CHALLENGE:
Give back, exactly as it appears, the run of lines opening with the one containing "# Plugs in the" and closing with the one containing "cad_parts[node].hide_render = cad_parts[node].hide_viewport". Nothing outside that run should appear.

DATA BLOCK:
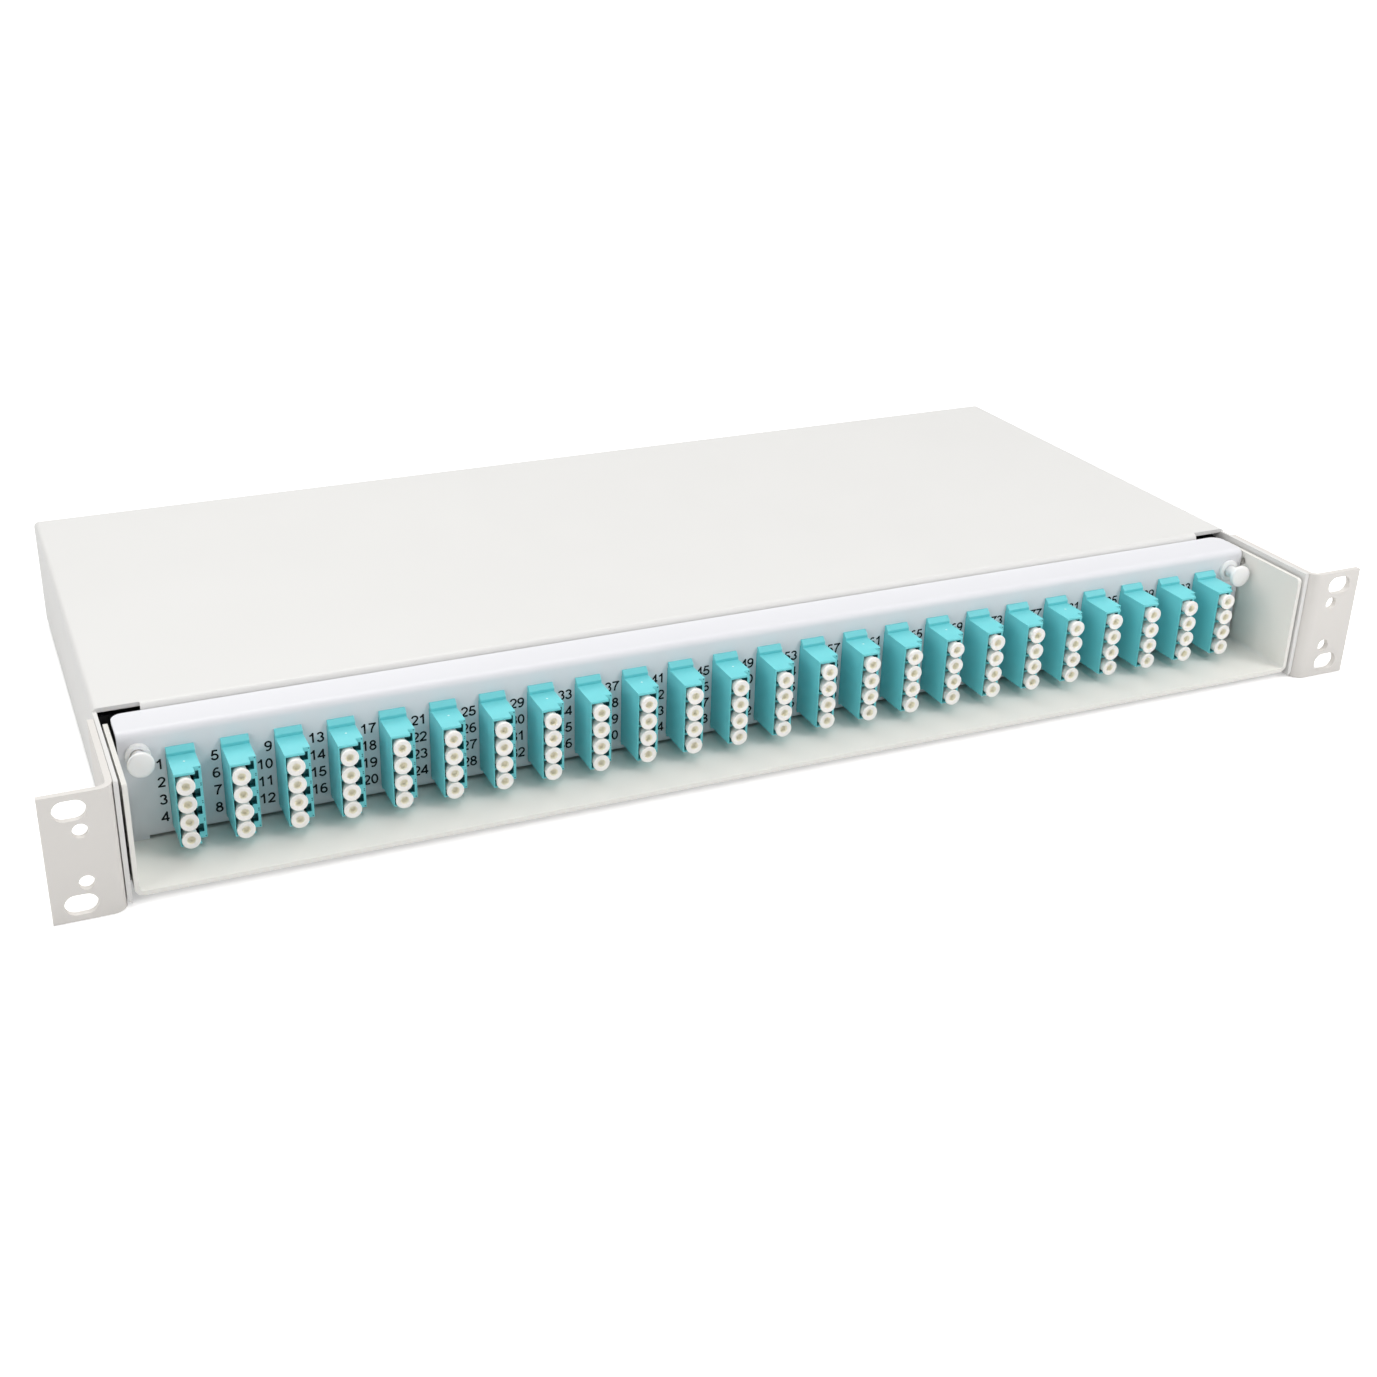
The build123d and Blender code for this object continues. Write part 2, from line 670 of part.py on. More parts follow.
def make_cassette(place, level):
    """One splice cassette: an open tray with cut corners, a slotted block and fibre notches."""
    with BuildPart() as cassette:
        with BuildSketch(Plane.XY.offset(level)):
            with Locations((place, cassette_place_back)):
                Rectangle(cassette_width, cassette_depth)
            chamfer(vertices(), cassette_corner)
        extrude(amount=cassette_height)
        with BuildSketch(Plane.XY.offset(level + cassette_wall)):
            with Locations((place, cassette_place_back)):
                Rectangle(cassette_width - 2 * cassette_wall, cassette_depth - 2 * cassette_wall)
            chamfer(vertices(), cassette_corner)
        extrude(amount=cassette_height, mode=Mode.SUBTRACT)
        # Block with a slot for each pair of splices
        with BuildSketch(Plane.XY.offset(level + cassette_wall)):
            with Locations((place, splice_block_place_back)):
                Rectangle(splice_block_width, splice_block_depth)
        extrude(amount=splice_block_height)
        with BuildSketch(Plane.XY.offset(level + cassette_wall + splice_block_height)):
            with Locations((place, splice_block_place_back)):
                with GridLocations(0, splice_block_depth / splice_slots, 1, splice_slots):
                    Rectangle(splice_block_width, splice_slot_width)
        extrude(amount=-splice_slot_depth, mode=Mode.SUBTRACT)
        # Notches for the fibres in the front wall
        with BuildSketch(Plane.XY.offset(level + cassette_wall)):
            with Locations((place, cassette_place_back - cassette_depth / 2)):
                with GridLocations(cassette_width / 2, 0, 2, 1):
                    Rectangle(fibre_notch, 4 * cassette_wall)
        extrude(amount=cassette_height, mode=Mode.SUBTRACT)
        with BuildSketch(Plane.XY.offset(level)):
            with Locations((place, cassette_place_back)):
                RegularPolygon(cassette_hole_radius, fastener_sides)
        extrude(amount=cassette_wall, mode=Mode.SUBTRACT)
    return cassette


def make_cassette_cover(place):
    """The flat cover over a stack of two cassettes."""
    with BuildPart() as cover:
        with BuildSketch(Plane.XY.offset(cover_level)):
            with Locations((place, cassette_place_back)):
                Rectangle(cassette_width, cassette_depth)
            chamfer(vertices(), cassette_corner)
            with Locations((place, cassette_place_back)):
                RegularPolygon(cassette_hole_radius, fastener_sides, mode=Mode.SUBTRACT)
        extrude(amount=cover_thickness)
    return cover


for side, name in ((-1, "left"), (1, "right")):
    stack_place = side * cassette_place_across
    save(make_cassette(stack_place, cassette_level), f"splice_cassette_{name}_lower")
    save(make_cassette(stack_place, cassette_level + cassette_height), f"splice_cassette_{name}_upper")
    save(make_cassette_cover(stack_place), f"cassette_cover_{name}")

# Studs and hexagon nuts that clamp the cassettes on the tray
stud_top = cover_level + cover_thickness + cassette_stud_extra
with BuildPart() as cassette_studs:
    with BuildSketch(Plane.XY.offset(tray_bottom)):
        with Locations(*cassette_places):
            RegularPolygon(cassette_stud_radius, fastener_sides)
    extrude(amount=stud_top - tray_bottom)
save(cassette_studs, "cassette_studs")

with BuildPart() as cassette_nuts:
    with BuildSketch(Plane.XY.offset(cover_level + cover_thickness)):
        with Locations(*cassette_places):
            RegularPolygon(cassette_nut_radius, 6)
            RegularPolygon(cassette_hole_radius, fastener_sides, mode=Mode.SUBTRACT)
    extrude(amount=cassette_nut_height)
save(cassette_nuts, "cassette_nuts")

# Open clips that guide the fibres from the adapters to the cassettes
with BuildPart() as fibre_clips:
    with BuildSketch(facing_front(clip_place_back)):
        with Locations(*[(place, floor_top) for place in clip_places]):
            Rectangle(clip_width, clip_height, align=(Align.CENTER, Align.MIN))
        with Locations(*[(place, floor_top + clip_wall) for place in clip_places]):
            Rectangle(
                clip_width - 2 * clip_wall,
                clip_height - 2 * clip_wall,
                align=(Align.CENTER, Align.MIN),
                mode=Mode.SUBTRACT,
            )
            Rectangle(clip_mouth, clip_height, align=(Align.CENTER, Align.MIN), mode=Mode.SUBTRACT)
    extrude(amount=-clip_depth)
save(fibre_clips, "fibre_clips")

# Posts that the incoming cables are tied to
with BuildPart() as cable_posts:
    with BuildSketch(facing_front(post_place_back)):
        with Locations(*[(place, floor_top) for place in post_places]):
            Rectangle(post_stem_width, post_height, align=(Align.CENTER, Align.MIN))
        with Locations(*[(place, floor_top + post_height) for place in post_places]):
            Rectangle(post_width, post_bar_height, align=(Align.CENTER, Align.MAX))
    extrude(amount=-post_depth)
save(cable_posts, "cable_posts")


def make_gland(place):
    """A cable gland: a hexagon on the rear panel, a domed nut and a threaded neck inside."""
    hex_back = housing_back + gland_hex_length
    with BuildPart() as gland:
        with BuildSketch(facing_front(housing_back)):
            with Locations((place, 0)):
                RegularPolygon(gland_across_flats / 2, 6, major_radius=False)
        extrude(amount=-gland_hex_length)
        with BuildSketch(facing_front(hex_back)):
            with Locations((place, 0)):
                RegularPolygon(gland_dome_radius, round_sides)
        with BuildSketch(facing_front(hex_back + gland_dome_length)):
            with Locations((place, 0)):
                RegularPolygon(gland_mouth_radius, round_sides)
        loft(ruled=True)
        with BuildSketch(facing_front(housing_back)):
            with Locations((place, 0)):
                RegularPolygon(gland_thread_radius, round_sides)
        extrude(amount=panel_sheet + gland_inner_length)
        with BuildSketch(facing_front(hex_back + gland_dome_length)):
            with Locations((place, 0)):
                Circle(gland_bore_radius)
        extrude(
            amount=gland_dome_length + gland_hex_length + panel_sheet + gland_inner_length,
            mode=Mode.SUBTRACT,
        )
    return gland


gland_places = (entry_places[0], entry_places[-1])
plug_places = entry_places[1:-1]
save(make_gland(gland_places[0]), "cable_gland_left")
save(make_gland(gland_places[1]), "cable_gland_right")

with BuildPart() as gland_locknuts:
    with BuildSketch(facing_front(housing_back - panel_sheet)):
        with Locations(*[(place, 0) for place in gland_places]):
            RegularPolygon(locknut_across_flats / 2, 6, major_radius=False)
            Circle(gland_thread_radius + locknut_clearance, mode=Mode.SUBTRACT)
    extrude(amount=locknut_thickness)
save(gland_locknuts, "gland_locknuts")

# Plugs in the two cable entries that have no gland
with BuildPart() as blanking_plugs:
    with BuildSketch(facing_front(housing_back)):
        with Locations(*[(place, 0) for place in plug_places]):
            RegularPolygon(plug_head_radius, round_sides)
    extrude(amount=-plug_head_thickness)
    with BuildSketch(facing_front(housing_back)):
        with Locations(*[(place, 0) for place in plug_places]):
            RegularPolygon(gland_thread_radius, round_sides)
    extrude(amount=panel_sheet + plug_head_thickness)
save(blanking_plugs, "blanking_plugs")
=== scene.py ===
import math

import bmesh
import bpy
from mathutils import Matrix, Vector


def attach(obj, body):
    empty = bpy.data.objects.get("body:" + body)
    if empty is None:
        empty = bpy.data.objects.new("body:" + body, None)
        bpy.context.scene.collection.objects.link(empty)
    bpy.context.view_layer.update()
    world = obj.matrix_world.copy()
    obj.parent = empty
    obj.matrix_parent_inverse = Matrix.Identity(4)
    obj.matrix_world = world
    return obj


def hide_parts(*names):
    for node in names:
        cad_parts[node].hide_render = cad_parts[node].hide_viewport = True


# The looks of a sliding 19-inch fibre patch panel. Places are in the part's
# own frame: +X is the panel's right, +Y its back and +Z up, from the middle of
# the rack slots. They are in millimetres until they are written into a mesh.
# The lamps, the floor and the distances in the materials are in metres.
MM = 0.001

# Sizes shared with the part
plate_front = 31.1
adapter_count = 24
adapter_pitch = 17.07
adapter_row_shift = 0.7
adapter_height_place = -1.1
adapter_width = 8.9
adapter_height = 25.4
adapter_face = 16.4
adapter_back = 53.4
adapter_flange_top = 14.3
adapter_flange_bottom = -15.5
adapter_flange_front = 29.0
port_count = 4
port_pitch = 6.25
port_size = 5.3
port_shift = -1.4
port_height_place = -1.3
latch_place = 208.5
latch_height = 13.0
grommet_front = 29.9
plunger_front = 23.2
housing_back = 224.5
gland_places = (-150.0, 150.0)
plug_places = (-60.0, 60.0)
thread_radius = 9.95
ear_outer = 221.25
ear_screw_places = (12.0, 30.0)
floor_level = -21.3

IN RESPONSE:
# Plugs in the two cable entries that have no gland
with BuildPart() as blanking_plugs:
    with BuildSketch(facing_front(housing_back)):
        with Locations(*[(place, 0) for place in plug_places]):
            RegularPolygon(plug_head_radius, round_sides)
    extrude(amount=-plug_head_thickness)
    with BuildSketch(facing_front(housing_back)):
        with Locations(*[(place, 0) for place in plug_places]):
            RegularPolygon(gland_thread_radius, round_sides)
    extrude(amount=panel_sheet + plug_head_thickness)
save(blanking_plugs, "blanking_plugs")
=== scene.py ===
import math

import bmesh
import bpy
from mathutils import Matrix, Vector


def attach(obj, body):
    empty = bpy.data.objects.get("body:" + body)
    if empty is None:
        empty = bpy.data.objects.new("body:" + body, None)
        bpy.context.scene.collection.objects.link(empty)
    bpy.context.view_layer.update()
    world = obj.matrix_world.copy()
    obj.parent = empty
    obj.matrix_parent_inverse = Matrix.Identity(4)
    obj.matrix_world = world
    return obj


def hide_parts(*names):
    for node in names:
        cad_parts[node].hide_render = cad_parts[node].hide_viewport = True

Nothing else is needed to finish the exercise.